Пожалуй, именно любовь к романтике заставляет в последнее время думать о новом политическом конфликте как о религиозном противостоянии христианского Запада и мусульманского Востока. Кровожадные последователи великого пророка Мохаммеда, дикими ордами ополчающиеся на гуманный и мудрый христианский социум, - вот лубочный образ, который с легкостью встает перед глазами, созерцающими (возможно!) закат Европы.
Увы, мечте о религиозной войне и крестовом походе, по крайней мере пока, не суждено осуществиться. Война, которая может начаться сегодня или завтра, столь же может называться религиозным противостоянием, сколь может называться противостоянием боксера и груши. Не берусь судить о собственно религиозной мотивации арабских воинов-моджахедов, хотя вполне допускаю ее существование. В таком случае мусульманский мир будет выступать в роли боксера. Что же касается "христианского воинства" и его форварда - США, то говорить о христианской инспирации внешней политики здесь просто смешно.
Это отнюдь не означает, что американское общество индифферентно. Напротив, возможно, Штаты вовсе не уступают отчаянным талибам в религиозном воодушевлении. Просто с мусульманской, или, если угодно, ваххабитской, идеологией схлестнулся более сильный враг, нежели "неверный" христианин. Парадигма религиозной дуэли Честертона здесь не работает: Америка готова умереть не за Бога, а за американскую идею, в которой Бог - нечто "вообще".
"Идейная" религиозность - толоконный лоб потверже веры в Бога. Сила такой "идейной" религиозности заключается в том, что она мертва. Поэтому ее можно сравнить с грушей, по которой нещадно лупит боксер. Кто оказывается победителем в спарринге "груша - боксер"? Конечно же, груша: в отличие от боксера она даже не потеет. А если боксер "со злости" вмажет по груше, то последняя, качнувшись, еще может и пришибить горе-бойца. Так и здесь.

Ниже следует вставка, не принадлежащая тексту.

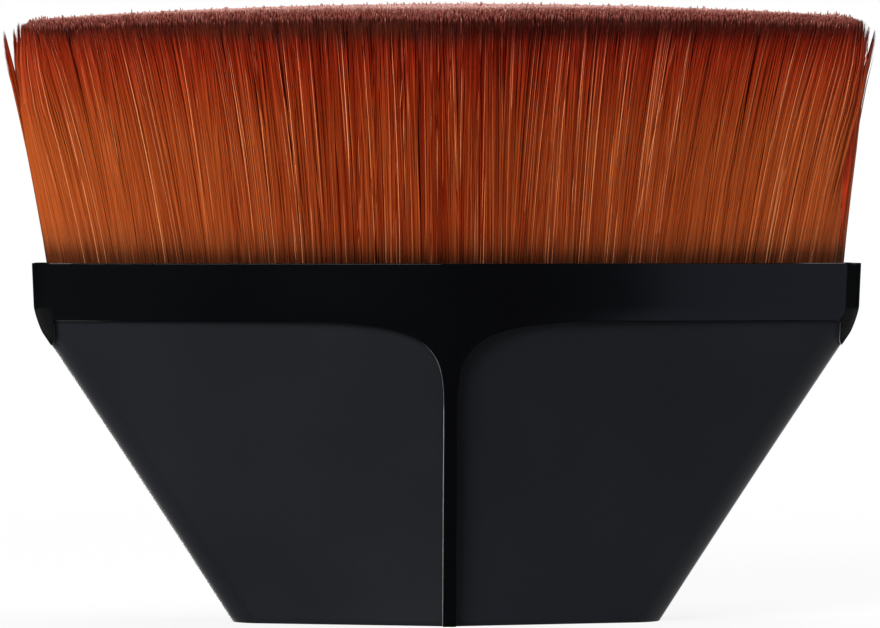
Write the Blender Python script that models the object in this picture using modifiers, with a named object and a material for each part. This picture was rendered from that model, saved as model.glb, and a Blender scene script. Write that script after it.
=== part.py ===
"""Flat-topped foundation brush with a short six-sided handle.

The handle is one hollow moulding: a collar band on top, a tapering body below it and a thin ridge down the
middle of its front and back. Each long face is scooped back from the band and the ridges as two finger panels,
whose inner top corners flare into the band. A plate closes the hollow on a ledge and a central web, a bed of
resin lies on the plate and locks into its holes, and the fibres stand in the resin from wall to wall.

Metres, +Z up, front towards -Y, origin on the surface that the brush stands on.
"""

import math
import random
from typing import NamedTuple

import bmesh
import bpy
from mathutils import Vector
from mathutils.geometry import interpolate_bezier

MM = 0.001

# Handle: half sizes of its plan at the collar's rim and at its base
RIM_HALF_WIDTH = 27.85 * MM
RIM_HALF_DEPTH = 12.0 * MM
RIM_END_HALF_DEPTH = 5.5 * MM
BASE_HALF_WIDTH = 14.45 * MM
BASE_HALF_DEPTH = 8.4 * MM
BASE_END_HALF_DEPTH = 3.75 * MM
HANDLE_HEIGHT = 24.2 * MM
COLLAR_HEIGHT = 3.85 * MM
COLLAR_DRAFT = 0.2 * MM
FLANK_HOLLOW = 0.2 * MM
SHOULDER_RUN = 0.9 * MM
END_CORNER_RADIUS = 1.6 * MM
RIDGE_CORNER_RADIUS = 4.0 * MM
INNER_CORNER_SHARE = 0.25
RIM_EDGE_RADIUS = 0.3 * MM
BASE_EDGE_RADIUS = 0.4 * MM

# Finger panels: how far they lie back, and their outline seen from the front
PANEL_DROP_AT_RIDGE = 0.85 * MM
PANEL_DROP_AT_END = 0.3 * MM
PANEL_END_INSET = 0.12 * MM
PANEL_HOLLOW = 0.35 * MM
RIDGE_WIDTH = 0.9 * MM
RIDGE_FLARE_WIDTH = 9.5 * MM
RIDGE_FLARE_HEIGHT = 5.9 * MM
FLARE_UP_SHARE = 0.68
FLARE_OUT_SHARE = 0.95
END_LAND = 1.35 * MM
END_LAND_RADIUS = 0.4 * MM

# Inside of the handle
COLLAR_WALL = 0.9 * MM
SOCKET_FLOOR_ABOVE_PANELS = 0.25 * MM
SOCKET_DRAFT = 0.15 * MM
SHELL_WALL = 1.9 * MM
BASE_WALL = 2.2 * MM
PLATE_LEDGE = 1.5 * MM
WEB_THICKNESS = 1.3 * MM
FIT_GAP = 0.3 * MM

# Root plate, its glue bead and the resin on it
PLATE_THICKNESS = 1.0 * MM
LOCK_HOLE_RADIUS = 1.2 * MM
LOCK_HOLE_PITCH = 12.0 * MM
LOCK_HOLE_COUNT = 4
RESIN_THICKNESS = 0.9 * MM
BEAD_WIDTH = 0.45 * MM
BEAD_HEIGHT = 0.45 * MM
BEAD_GAP = 0.15 * MM

# Fibre head
TIP_HEIGHT = 41.8 * MM
TIP_FLARE = 2.45 * MM
FLARE_BOW_SHARE = 0.2
CROWN_ALONG = 1.05 * MM
CROWN_ACROSS = 0.9 * MM
TIP_EDGE_DROP = 0.8 * MM
TIP_EDGE_RUN = 1.6 * MM
LOCK_COUNT = 90
POINTS_A_LOCK = 3
LOCK_GROOVE = 0.22 * MM
LOCK_TIP_DROP = 0.3 * MM
LOCK_SEED = 7
FIBRE_LEVEL_SHARES = (0.0, 0.35, 0.7, 1.0)
EDGE_RING_SHARES = (0.3, 0.65, 1.0)
CROWN_RING_SHARES = (0.75, 0.5, 0.25, 0.05)

# Fineness of the curved faces, how far a cutter runs past what it cuts, and what counts as one point
END_CORNER_STEPS = 5
RIDGE_CORNER_STEPS = 6
EDGE_STEPS = 3
FLANK_STEPS = 5
SHOULDER_STEPS = 4
FLARE_STEPS = 10
HOLE_STEPS = 20
OVERRUN = 1.0 * MM
WELD_DISTANCE = 0.005 * MM
SHARP_ANGLE = math.radians(30)

# Heights that follow from the sizes above
PANEL_TOP = HANDLE_HEIGHT - COLLAR_HEIGHT
SOCKET_FLOOR = PANEL_TOP + SOCKET_FLOOR_ABOVE_PANELS
SEAT_FLOOR = SOCKET_FLOOR - PLATE_THICKNESS - FIT_GAP
PLATE_BOTTOM = SEAT_FLOOR + FIT_GAP
PLATE_TOP = PLATE_BOTTOM + PLATE_THICKNESS
RESIN_BOTTOM = SOCKET_FLOOR + FIT_GAP
RESIN_TOP = RESIN_BOTTOM + RESIN_THICKNESS
ROOT_HEIGHT = RESIN_TOP + FIT_GAP


class Plan(NamedTuple):
    """A long hexagon with a point at front and back and a short face at each end, as half sizes."""

    width: float
    depth: float
    end_depth: float
    end_radius: float
    ridge_radius: float

    def inset(self, distance):
        """The plan that runs inside this one at that distance."""
        slope = math.atan2(self.depth - self.end_depth, self.width)
        width = self.width - distance
        depth = self.depth - distance / math.cos(slope)
        radius = max(self.end_radius - distance, self.end_radius * INNER_CORNER_SHARE)
        return Plan(width, depth, depth - width * math.tan(slope), radius, self.ridge_radius)

    def mixed(self, other, share):
        """The plan at that share of the way to another one."""
        return Plan(*(a + (b - a) * share for a, b in zip(self, other)))

    def outline(self):
        """Its outline with round corners, from the front point round by the right end."""
        w, d, e = self.width, self.depth, self.end_depth
        ridge = (self.ridge_radius, RIDGE_CORNER_STEPS)
        end = (self.end_radius, END_CORNER_STEPS)
        corners = [(0, -d), (w, -e), (w, e), (0, d), (-w, e), (-w, -e)]
        rounding = [ridge, end, end, ridge, end, end]
        points = []
        for i, (radius, steps) in enumerate(rounding):
            corner = Vector(corners[i])
            before = (Vector(corners[i - 1]) - corner).normalized()
            after = (Vector(corners[(i + 1) % len(corners)]) - corner).normalized()
            points += rounded_corner(corner, before, after, radius, steps)
        return points

    def ring(self, z):
        return [Vector((p.x, p.y, z)) for p in self.outline()]


def rounded_corner(corner, before, after, radius, steps):
    """An arc in place of a corner, from the side that comes to it to the side that leaves it."""
    half_angle = before.angle(after) / 2
    centre = corner + (before + after).normalized() * radius / math.sin(half_angle)
    first = corner + before * radius / math.tan(half_angle) - centre
    turn = math.pi - 2 * half_angle
    arc = []
    for i in range(steps + 1):
        cos = math.cos(turn * i / steps)
        sin = math.sin(turn * i / steps)
        arc.append(centre + Vector((first.x * cos - first.y * sin, first.x * sin + first.y * cos)))
    return arc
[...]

Мусульмане не только с остервенением, но и с романтически-религиозным "Аллах акбар" ударяют по жесткому лбу американской идеи, за которой не стоит пафос войны во имя Бога. Идея раскачивается и наносит ответный удар: воодушевленная мечтой о свободной Америке (а вовсе не мечтой о Кресте), мертвая идея по-мещански расчетливо обрушивает свою мощь на обидчика. Здесь все должно быть выверено: с безопасной дистанции точный и адекватный ответ. Здесь возможность неудачи - только "человеческий фактор". Но здесь нет того, что есть в вере, - абсурда.
Абсурд веры может выражаться в следующих категориях религиозного мышления: 1."Бог за нас"; 2. "Кто против нас?". Идея может быть безумной, но только вера абсурдна. Идти в атаку с Побежденным на Кресте - абсурд христианства; бросать вызов ядерным арсеналам Пентагона - абсурд Полумесяца. "Не важно, что твоих врагов во сто крат больше" - такое может сказать только Бог, но не идея. Идея вообще ничего не может сказать.
Итак, речь идет не о войне христиан с мусульманами. Речь идет о войне мусульман с постхристианским обществом. Это общество действительно как-то инертно озирается на христианские идеалы, но атавизм этой инертности слишком очевиден. Террористы бросили вызов святой, но мертвенно-мещанской "неприкосновенности личности и имущества". Кличу "Аллах акбар!" отвечает слоган "USA!".